WHAT THIS TASK INVOLVES → Copy every line that mentions the word "hinge".

SOURCE DATA →

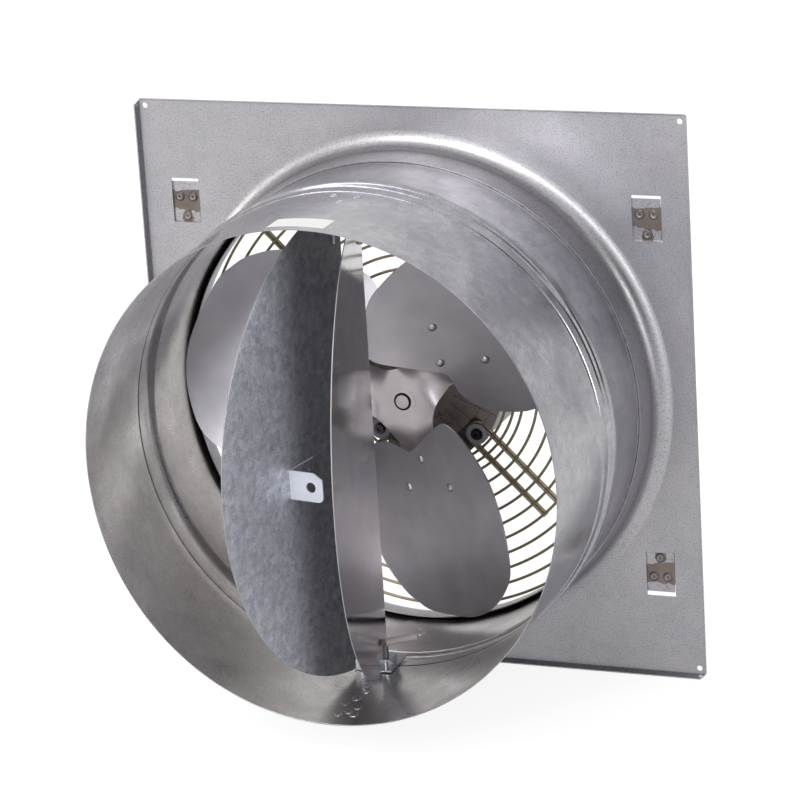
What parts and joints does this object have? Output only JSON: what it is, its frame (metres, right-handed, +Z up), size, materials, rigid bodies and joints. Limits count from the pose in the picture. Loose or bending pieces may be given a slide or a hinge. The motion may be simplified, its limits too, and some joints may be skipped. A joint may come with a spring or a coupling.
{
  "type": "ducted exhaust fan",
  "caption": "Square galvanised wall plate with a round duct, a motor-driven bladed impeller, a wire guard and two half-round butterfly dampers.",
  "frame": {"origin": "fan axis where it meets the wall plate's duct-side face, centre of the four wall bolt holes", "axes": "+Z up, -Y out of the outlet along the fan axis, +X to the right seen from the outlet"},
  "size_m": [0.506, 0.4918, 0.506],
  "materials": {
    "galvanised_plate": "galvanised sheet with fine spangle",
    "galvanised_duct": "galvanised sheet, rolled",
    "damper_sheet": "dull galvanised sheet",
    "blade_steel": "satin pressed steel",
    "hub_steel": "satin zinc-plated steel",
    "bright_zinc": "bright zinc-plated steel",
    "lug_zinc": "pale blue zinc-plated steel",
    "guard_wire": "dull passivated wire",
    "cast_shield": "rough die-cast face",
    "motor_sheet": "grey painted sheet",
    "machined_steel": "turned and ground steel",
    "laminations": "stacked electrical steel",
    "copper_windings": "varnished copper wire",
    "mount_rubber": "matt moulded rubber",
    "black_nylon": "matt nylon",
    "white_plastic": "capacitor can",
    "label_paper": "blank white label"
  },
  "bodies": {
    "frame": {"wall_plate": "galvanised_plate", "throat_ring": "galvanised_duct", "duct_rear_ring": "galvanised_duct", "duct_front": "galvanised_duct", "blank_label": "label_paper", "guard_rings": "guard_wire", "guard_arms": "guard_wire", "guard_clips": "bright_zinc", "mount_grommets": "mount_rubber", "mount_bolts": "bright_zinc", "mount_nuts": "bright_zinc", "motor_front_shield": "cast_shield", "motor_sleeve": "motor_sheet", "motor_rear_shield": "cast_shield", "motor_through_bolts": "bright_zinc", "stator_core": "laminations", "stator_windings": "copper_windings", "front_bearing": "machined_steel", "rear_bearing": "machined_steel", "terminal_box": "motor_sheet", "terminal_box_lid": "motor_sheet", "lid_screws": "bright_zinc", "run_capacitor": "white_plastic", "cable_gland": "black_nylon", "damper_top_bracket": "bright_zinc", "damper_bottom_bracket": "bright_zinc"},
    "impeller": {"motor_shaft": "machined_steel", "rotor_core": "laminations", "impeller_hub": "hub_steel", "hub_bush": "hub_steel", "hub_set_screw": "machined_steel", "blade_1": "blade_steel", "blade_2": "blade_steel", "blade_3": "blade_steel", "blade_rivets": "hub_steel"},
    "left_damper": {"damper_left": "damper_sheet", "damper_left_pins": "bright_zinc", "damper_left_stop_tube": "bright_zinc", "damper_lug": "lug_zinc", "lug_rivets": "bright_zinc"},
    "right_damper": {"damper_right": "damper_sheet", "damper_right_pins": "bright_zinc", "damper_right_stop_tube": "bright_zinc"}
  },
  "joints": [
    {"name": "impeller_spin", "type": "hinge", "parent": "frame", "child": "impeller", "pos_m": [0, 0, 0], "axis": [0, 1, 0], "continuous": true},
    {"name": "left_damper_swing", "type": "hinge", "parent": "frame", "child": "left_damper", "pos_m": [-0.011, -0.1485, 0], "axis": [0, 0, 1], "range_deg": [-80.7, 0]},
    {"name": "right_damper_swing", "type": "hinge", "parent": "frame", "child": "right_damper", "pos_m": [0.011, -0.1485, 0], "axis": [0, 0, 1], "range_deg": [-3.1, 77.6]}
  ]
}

SOLUTION →
What parts and joints does this object have? Output only JSON: what it is, its frame (metres, right-handed, +Z up), size, materials, rigid bodies and joints. Limits count from the pose in the picture. Loose or bending pieces may be given a slide or a hinge. The motion may be simplified, its limits too, and some joints may be skipped. A joint may come with a spring or a coupling.
    {"name": "impeller_spin", "type": "hinge", "parent": "frame", "child": "impeller", "pos_m": [0, 0, 0], "axis": [0, 1, 0], "continuous": true},
    {"name": "left_damper_swing", "type": "hinge", "parent": "frame", "child": "left_damper", "pos_m": [-0.011, -0.1485, 0], "axis": [0, 0, 1], "range_deg": [-80.7, 0]},
    {"name": "right_damper_swing", "type": "hinge", "parent": "frame", "child": "right_damper", "pos_m": [0.011, -0.1485, 0], "axis": [0, 0, 1], "range_deg": [-3.1, 77.6]}